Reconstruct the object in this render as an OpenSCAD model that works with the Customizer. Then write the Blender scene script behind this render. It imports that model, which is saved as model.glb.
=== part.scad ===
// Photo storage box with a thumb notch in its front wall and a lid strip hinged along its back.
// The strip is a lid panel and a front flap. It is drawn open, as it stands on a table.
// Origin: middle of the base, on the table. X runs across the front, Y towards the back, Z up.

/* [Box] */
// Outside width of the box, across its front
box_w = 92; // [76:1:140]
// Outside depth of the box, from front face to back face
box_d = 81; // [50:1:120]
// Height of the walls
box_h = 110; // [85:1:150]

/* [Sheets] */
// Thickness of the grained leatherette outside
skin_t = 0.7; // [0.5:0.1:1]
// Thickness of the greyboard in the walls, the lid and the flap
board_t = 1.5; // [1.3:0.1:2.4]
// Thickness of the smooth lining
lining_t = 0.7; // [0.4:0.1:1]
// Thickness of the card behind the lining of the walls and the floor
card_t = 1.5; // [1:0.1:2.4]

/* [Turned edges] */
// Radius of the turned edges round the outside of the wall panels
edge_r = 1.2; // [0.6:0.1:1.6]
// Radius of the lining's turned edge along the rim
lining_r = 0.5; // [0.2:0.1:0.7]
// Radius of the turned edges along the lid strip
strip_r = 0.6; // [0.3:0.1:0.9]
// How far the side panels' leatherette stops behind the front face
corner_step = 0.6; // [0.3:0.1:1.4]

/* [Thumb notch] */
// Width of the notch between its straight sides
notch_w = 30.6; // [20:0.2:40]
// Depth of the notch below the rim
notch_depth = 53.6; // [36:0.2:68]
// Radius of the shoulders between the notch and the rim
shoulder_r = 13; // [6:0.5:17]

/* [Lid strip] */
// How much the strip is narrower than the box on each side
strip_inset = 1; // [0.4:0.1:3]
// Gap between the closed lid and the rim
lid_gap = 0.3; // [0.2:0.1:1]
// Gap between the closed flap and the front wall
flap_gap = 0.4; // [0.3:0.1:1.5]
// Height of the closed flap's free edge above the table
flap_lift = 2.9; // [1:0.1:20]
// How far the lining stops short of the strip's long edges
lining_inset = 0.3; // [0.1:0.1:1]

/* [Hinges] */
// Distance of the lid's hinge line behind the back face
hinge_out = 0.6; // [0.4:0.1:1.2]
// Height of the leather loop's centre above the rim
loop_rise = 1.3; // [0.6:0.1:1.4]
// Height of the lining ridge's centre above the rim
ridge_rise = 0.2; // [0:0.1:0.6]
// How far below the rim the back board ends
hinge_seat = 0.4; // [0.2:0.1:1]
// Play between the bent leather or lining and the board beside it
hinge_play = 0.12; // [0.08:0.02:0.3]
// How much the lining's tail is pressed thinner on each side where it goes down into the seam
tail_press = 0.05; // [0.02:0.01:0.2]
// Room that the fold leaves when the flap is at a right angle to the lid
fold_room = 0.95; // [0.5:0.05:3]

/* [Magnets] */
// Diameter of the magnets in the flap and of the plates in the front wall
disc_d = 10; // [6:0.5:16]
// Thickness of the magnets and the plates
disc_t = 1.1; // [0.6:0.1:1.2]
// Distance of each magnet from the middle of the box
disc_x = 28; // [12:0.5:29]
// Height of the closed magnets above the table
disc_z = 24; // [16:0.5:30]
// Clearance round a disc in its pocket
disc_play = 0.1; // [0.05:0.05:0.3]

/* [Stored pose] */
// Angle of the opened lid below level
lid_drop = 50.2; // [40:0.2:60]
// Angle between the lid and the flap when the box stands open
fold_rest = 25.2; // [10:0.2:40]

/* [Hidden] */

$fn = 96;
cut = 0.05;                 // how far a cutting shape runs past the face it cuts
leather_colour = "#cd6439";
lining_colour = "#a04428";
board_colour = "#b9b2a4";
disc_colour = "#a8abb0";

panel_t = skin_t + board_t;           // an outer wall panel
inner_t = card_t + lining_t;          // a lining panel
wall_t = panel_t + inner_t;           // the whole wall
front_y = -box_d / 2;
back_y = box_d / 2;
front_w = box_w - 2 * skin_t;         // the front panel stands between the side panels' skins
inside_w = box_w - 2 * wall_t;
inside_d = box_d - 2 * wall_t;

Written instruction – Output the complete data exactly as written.

Task result –
Reconstruct the object in this render as an OpenSCAD model that works with the Customizer. Then write the Blender scene script behind this render. It imports that model, which is saved as model.glb.
=== part.scad ===
// Photo storage box with a thumb notch in its front wall and a lid strip hinged along its back.
// The strip is a lid panel and a front flap. It is drawn open, as it stands on a table.
// Origin: middle of the base, on the table. X runs across the front, Y towards the back, Z up.

/* [Box] */
// Outside width of the box, across its front
box_w = 92; // [76:1:140]
// Outside depth of the box, from front face to back face
box_d = 81; // [50:1:120]
// Height of the walls
box_h = 110; // [85:1:150]

/* [Sheets] */
// Thickness of the grained leatherette outside
skin_t = 0.7; // [0.5:0.1:1]
// Thickness of the greyboard in the walls, the lid and the flap
board_t = 1.5; // [1.3:0.1:2.4]
// Thickness of the smooth lining
lining_t = 0.7; // [0.4:0.1:1]
// Thickness of the card behind the lining of the walls and the floor
card_t = 1.5; // [1:0.1:2.4]

/* [Turned edges] */
// Radius of the turned edges round the outside of the wall panels
edge_r = 1.2; // [0.6:0.1:1.6]
// Radius of the lining's turned edge along the rim
lining_r = 0.5; // [0.2:0.1:0.7]
// Radius of the turned edges along the lid strip
strip_r = 0.6; // [0.3:0.1:0.9]
// How far the side panels' leatherette stops behind the front face
corner_step = 0.6; // [0.3:0.1:1.4]

/* [Thumb notch] */
// Width of the notch between its straight sides
notch_w = 30.6; // [20:0.2:40]
// Depth of the notch below the rim
notch_depth = 53.6; // [36:0.2:68]
// Radius of the shoulders between the notch and the rim
shoulder_r = 13; // [6:0.5:17]

/* [Lid strip] */
// How much the strip is narrower than the box on each side
strip_inset = 1; // [0.4:0.1:3]
// Gap between the closed lid and the rim
lid_gap = 0.3; // [0.2:0.1:1]
// Gap between the closed flap and the front wall
flap_gap = 0.4; // [0.3:0.1:1.5]
// Height of the closed flap's free edge above the table
flap_lift = 2.9; // [1:0.1:20]
// How far the lining stops short of the strip's long edges
lining_inset = 0.3; // [0.1:0.1:1]

/* [Hinges] */
// Distance of the lid's hinge line behind the back face
hinge_out = 0.6; // [0.4:0.1:1.2]
// Height of the leather loop's centre above the rim
loop_rise = 1.3; // [0.6:0.1:1.4]
// Height of the lining ridge's centre above the rim
ridge_rise = 0.2; // [0:0.1:0.6]
// How far below the rim the back board ends
hinge_seat = 0.4; // [0.2:0.1:1]
// Play between the bent leather or lining and the board beside it
hinge_play = 0.12; // [0.08:0.02:0.3]
// How much the lining's tail is pressed thinner on each side where it goes down into the seam
tail_press = 0.05; // [0.02:0.01:0.2]
// Room that the fold leaves when the flap is at a right angle to the lid
fold_room = 0.95; // [0.5:0.05:3]

/* [Magnets] */
// Diameter of the magnets in the flap and of the plates in the front wall
disc_d = 10; // [6:0.5:16]
// Thickness of the magnets and the plates
disc_t = 1.1; // [0.6:0.1:1.2]
// Distance of each magnet from the middle of the box
disc_x = 28; // [12:0.5:29]
// Height of the closed magnets above the table
disc_z = 24; // [16:0.5:30]
// Clearance round a disc in its pocket
disc_play = 0.1; // [0.05:0.05:0.3]

/* [Stored pose] */
// Angle of the opened lid below level
lid_drop = 50.2; // [40:0.2:60]
// Angle between the lid and the flap when the box stands open
fold_rest = 25.2; // [10:0.2:40]

/* [Hidden] */

$fn = 96;
cut = 0.05;                 // how far a cutting shape runs past the face it cuts
leather_colour = "#cd6439";
lining_colour = "#a04428";
board_colour = "#b9b2a4";
disc_colour = "#a8abb0";

panel_t = skin_t + board_t;           // an outer wall panel
inner_t = card_t + lining_t;          // a lining panel
wall_t = panel_t + inner_t;           // the whole wall
front_y = -box_d / 2;
back_y = box_d / 2;
front_w = box_w - 2 * skin_t;         // the front panel stands between the side panels' skins
inside_w = box_w - 2 * wall_t;
inside_d = box_d - 2 * wall_t;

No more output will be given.